The ending contains its own power, as we see a woman in Chris fight back against not only the present threat but the past that has haunted her. The final scenes play out with Jason chasing her through a barn. Even though she is struggling to keep it together, she summons the strength to attack Jason and hang him. When he removes his noose, the mask comes with it, revealing his ghastly face. “It’s you!” Chris shouts. She has come face to face with the man who attacked and perhaps even raped her. Where the recent Halloween and Texas Chainsaw Massacre sequels saw their final girls fighting their attacker forty and fifty decades later, Chris gets her chance only two year later without even knowing it’s him.

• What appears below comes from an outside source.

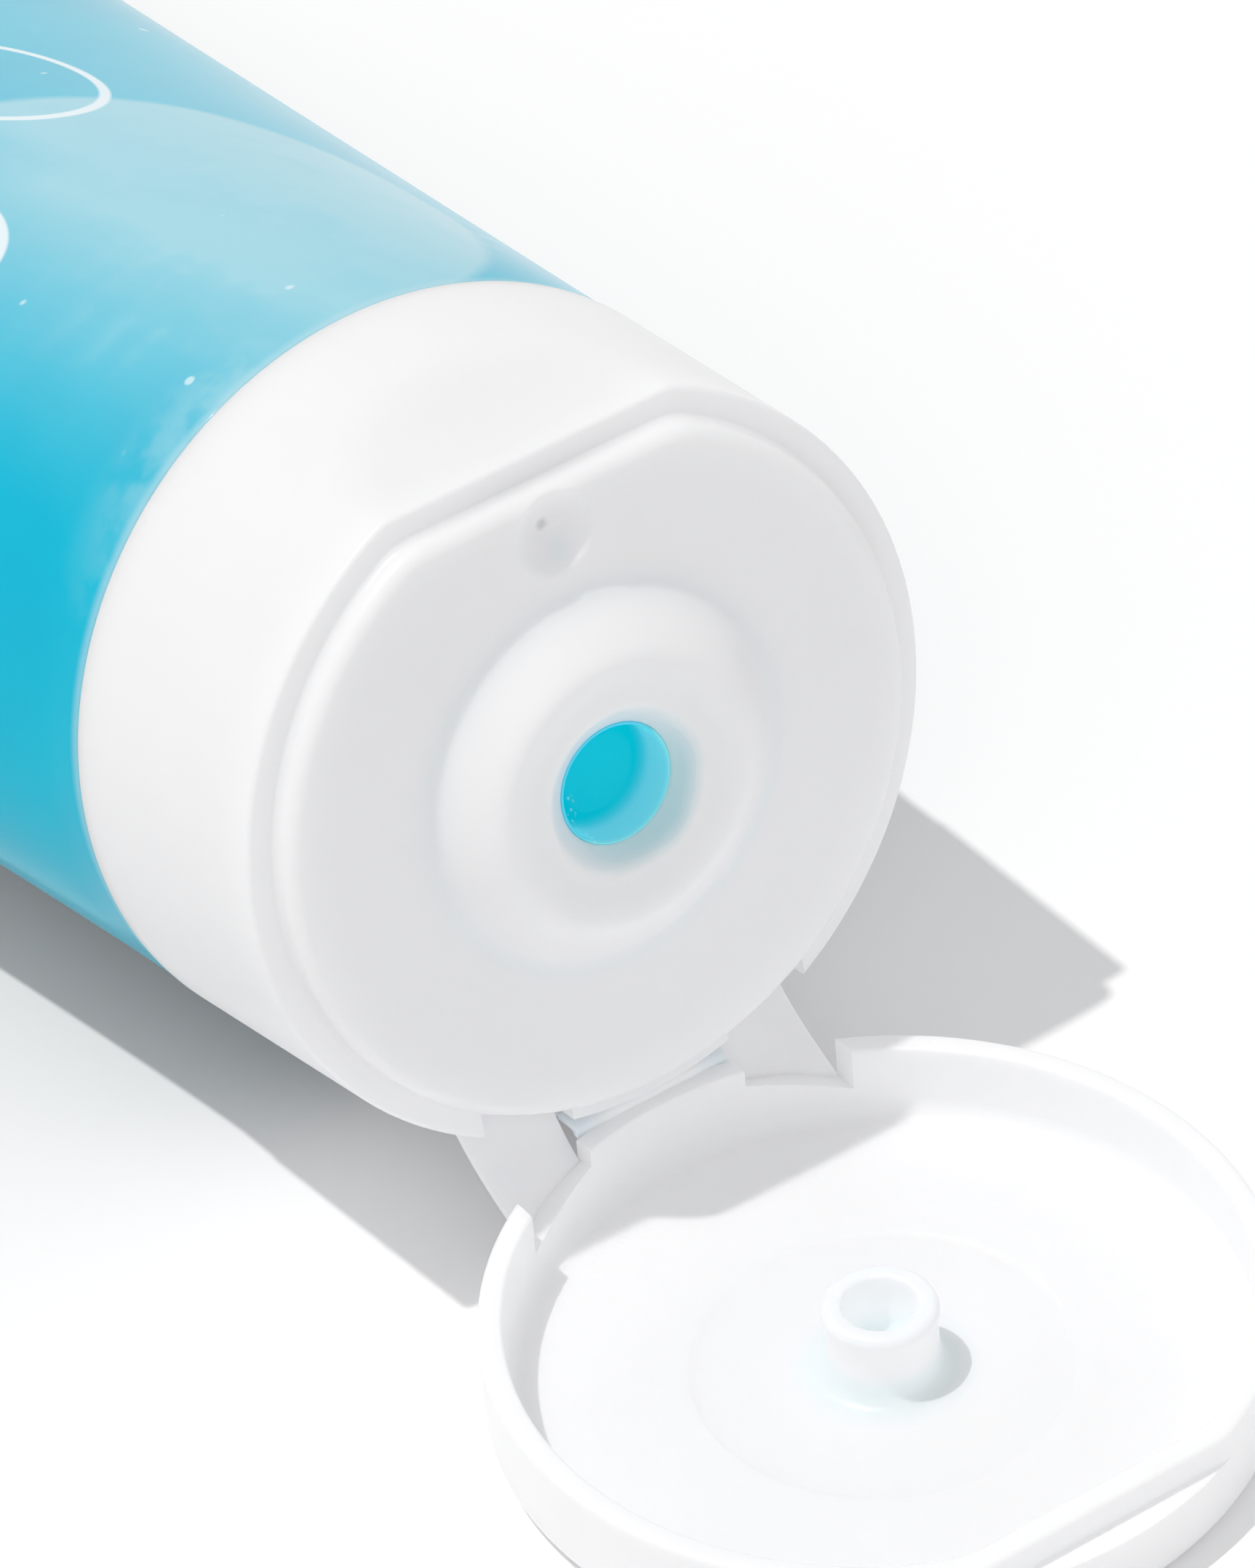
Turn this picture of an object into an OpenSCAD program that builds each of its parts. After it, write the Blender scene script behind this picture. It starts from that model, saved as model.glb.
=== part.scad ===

Chris conquers her past in the end, defeating Jason. Of course, we know there are more films after showing that he lived, but here he is dead. We don’t get a happy ending with our final girl, though. There’s no shot of her, head held high. Instead, Chris has a complete mental breakdown, screaming as she’s placed into the back of the police car. Friday the 13th, Part 3 may have not been the end for Jason, but it also showed us that it would not be the end for Chris either. She wasn’t going to live happily ever after. Her trauma was only going to get worse now. Jason would continue to kill that very night, as shown in the fourth film, but Chris had been broken. She would not be the one to kill him.

Friday the 13th, Part 3 was so successful in its presentation of Jason that they would never again alter his look through the eight films of the Paramount owned franchise. The formula worked, and the true Jason was born. Still, other Friday the 13th entries would forget that he was more than just a hockey mask. What made him scary was the man behind that mask. What made him scary is that we cared about the people he chased. Other films would try to be cheesy and fun, but few remembered how to make us fear Jason as well. Friday the 13th, Part 3 did all of that, all while having eyeballs pop out at the screen.